Know when to join a group. It is generally appropriate to join a group at any time, however, make sure you observe the conversation before joining a group. Sometimes individuals might be involved in private conversation and you may seem to be intruding. Avoid joining large groups because you may not get any special attention. It is best to join a small- or medium-sized group that consists of both students and professionals. Walk up to the group, listen to the conversation they are having, and introduce yourself, when the opportunity arises.

Better than joining a group, approach someone who is standing alone, waiting for someone to speak with. Consider the opportunity to speak one-on-one and gain their direct attention, so take the initiative.

What Questions Should I Ask?

Remember that your questions are prompted by what research you have already completed, and what you want to know, within the context of what you are looking for. Always, be CURIOUS!

  • Depending on the level of the individual with whom you are speaking, there are various types of questions that might be appropriate and helpful.
  • Partners, Directors or Managers: you can ask about their expertise in an industry, the role they serve for their clients, some of the choices they made during their career, and what opportunities they see for themselves in the future. You can also ask about the long-term opportunities and factors to be successful with their firm.
  • Seniors: you can ask about the transition from being a staff person to planning and running jobs, and what they did to become successful and be promoted.
  • Staff: you can ask about their day-to-day responsibilities, how they are assigned to jobs, how they are evaluated, how their experience matches with their expectations when they entered the firm, and why they chose the firm they did. It would also be appropriate to ask about their experience during the recruiting process.
  • Recruiter: you can ask about the recruiting process, the transition from student to staff person, what the firm specifically looks for, and any of the items above.

Before you move on to another person or firm, always close the conversation in a professional manner. Extend a friendly handshake, tell the individual that you enjoyed speaking with them, and thank them for speaking with you. Ask for a business card, and if true, share your interest in speaking with the person again in the future.  Do not linger too long with one individual as there are probably many others waiting to speak with them.

After speaking with one or more professionals with a firm, take a few moments to jot some notes in your pad-folio. Include details to help remind you about the professionals and what you conversed about with each one. Make note of items that came up in conversation, a specific story you may have shared, and any items that may require follow up. By the end of the evening, it may be difficult to differentiate one conversation from another.

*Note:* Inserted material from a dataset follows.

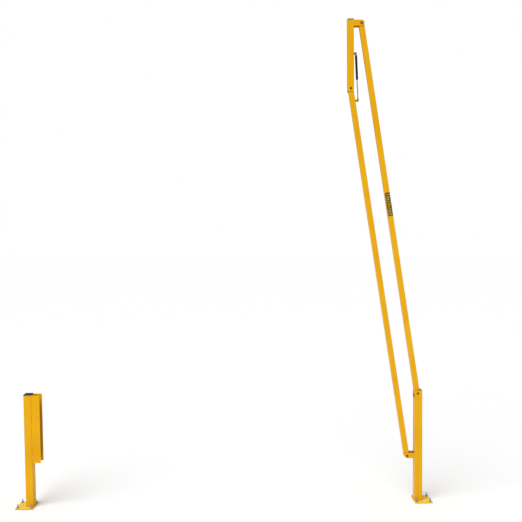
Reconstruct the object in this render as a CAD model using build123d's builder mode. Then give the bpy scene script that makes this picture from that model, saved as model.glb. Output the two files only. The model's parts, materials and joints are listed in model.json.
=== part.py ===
from build123d import *

import os
from math import cos, radians, sin

# Lift-up safety barrier, shown raised. Millimetres, +Z up, floor at z = 0.
# The origin is on the floor under the hinge post's axis. The opening lies towards -X, and the
# front, with the bolt heads and the strut, faces -Y. Two parallel rails turn on the hinge post
# and carry an upright at their far ends, which drops into the receiver channel.

# Posts, floor plates and anchors
POST_WIDTH = 75
POST_WALL = 4
POST_CORNER = 6
LEAST_INNER_CORNER = 1
POST_TOP = 1100
PLATE_SIZE = 170
PLATE_THICKNESS = 10
PLATE_CORNER = 5
PLATE_SHIFT = 42
EDGE_CHAMFER = 1
ANCHOR_SPACING = 130
ANCHOR_RADIUS = 6
ANCHOR_THREAD_RADIUS = 5.43
ANCHOR_TOP = 45
ANCHOR_BOTTOM = -65
ANCHOR_CONE_LENGTH = 10
ANCHOR_NECK_RADIUS = 4.25
ANCHOR_NECK_LENGTH = 19
ANCHOR_HOLE_RADIUS = 7
CLIP_THICKNESS = 1.15
CLIP_PLAY = 0.1
CLIP_END_GAP = 1
WASHER_RADIUS = 12
WASHER_THICKNESS = 2.5
ANCHOR_WASHER_PLAY = 0.5
NUT_ACROSS_FLATS = 19
NUT_HEIGHT = 10.8
CAP_RIM = 8
CAP_CROWN = 2
CAP_CROWN_TAPER = 60
CAP_SKIRT = 22
CAP_SKIRT_WALL = 2.5
CAP_SLACK = 0.4
CAP_SKIRT_CORNER = 3
CAP_HOLLOW_CORNER = 2

# Hinge head and lower lugs
HEAD_BOTTOM = 1022
HEAD_WALL = 5
HEAD_SILL = 1030
LUG_THICKNESS = 8
LUG_RADIUS = 25

# Rails and their four pivots
UPPER_PIVOT = (-8, 0, 1072)
LOWER_PIVOT = (-112, 0, 457)
REST_LEAN = 8.58
RAIL_LENGTH = 3600
RAIL_WIDTH = 50
RAIL_WALL = 3
RAIL_CORNER = 4
PIVOT_RADIUS = 6
PIVOT_HOLE_RADIUS = 6.05
BUSH_RADIUS = 10
EAR_GAP = 54
HEAD_ACROSS_FLATS = 18
HEAD_HEIGHT = 7.5
HEAD_CHAMFER = 0.8
BOLT_TAIL = 16
LOCK_NUT_HEIGHT = 8
LOCK_NUT_COLLAR = 4
LOCK_NUT_STEP = 1
RUNNING_GAP = 0.05

# Upright at the rails' free ends
STILE_WIDTH = 60
STILE_WALL = 3
STILE_CORNER = 5
STILE_OVERHANG = 30
STILE_MOUTH = 28
EAR_THICKNESS = 4
EAR_RADIUS = 27.5
HEAD_WASHER_RADIUS = 14
HEAD_WASHER_THICKNESS = 1.5
LOW_HEAD_RADIUS = 10
LOW_HEAD_HEIGHT = 4.5
LOW_HEAD_CHAMFER = 1.5

# Receiver channel
CHANNEL_INSIDE = 74
CHANNEL_WALL = 4
CHANNEL_DEPTH = 80
CHANNEL_BOTTOM = 440
CHANNEL_CLEARANCE = 8

# Gas strut
STRUT_Y = -16
TAB_THICKNESS = 6
TAB_RADIUS = 12
BALL_RADIUS = 5
BALL_CLEARANCE = 0.1
BALL_NECK_RADIUS = 2.8
STUD_FLANGE_Y = -6.5
STUD_NUT_HEIGHT = 6.5
STUD_TAIL = 8
STUD_RADIUS = 4
STUD_ACROSS_FLATS = 13
SOCKET_RADIUS = 8
SOCKET_NECK_RADIUS = 6.5
SOCKET_NECK_START = 7
SOCKET_REACH = 22
SOCKET_CUP_Y = (-7, 3.5)
SOCKET_THREAD = 10
SOCKET_CHAMFER = 1.5
CYLINDER_RADIUS = 11
CYLINDER_BORE = 9.5
CYLINDER_LENGTH = 230
CYLINDER_FILLET = 2
ROD_RADIUS = 5
GLAND_LENGTH = 14
END_PLUG_LENGTH = 12
PISTON_LENGTH = 14
PISTON_GAP = 8
ROD_PEENED_END = 2
OPEN_PIVOT_GAP = 0.2
STRUT_TOP_FROM_PIVOT = (50, 333)
STRUT_FOOT_ALONG = 120
STRUT_FOOT_OFFSET = 51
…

Within one or two days, follow up with a personal note (email) to professionals with whom you spoke. Keep your correspondence brief and to the point. You should thank the person again for speaking with you and tell them how much you enjoyed meeting them. Include something that came up in your conversation to remind them about you, and express interest in a future meeting, if so.  Do not expect that they will respond – some do and some do not.  If you are going to apply for a position with their firm, let them know, so that if they are interested in helping you, they can put in a good word about you with the recruiter.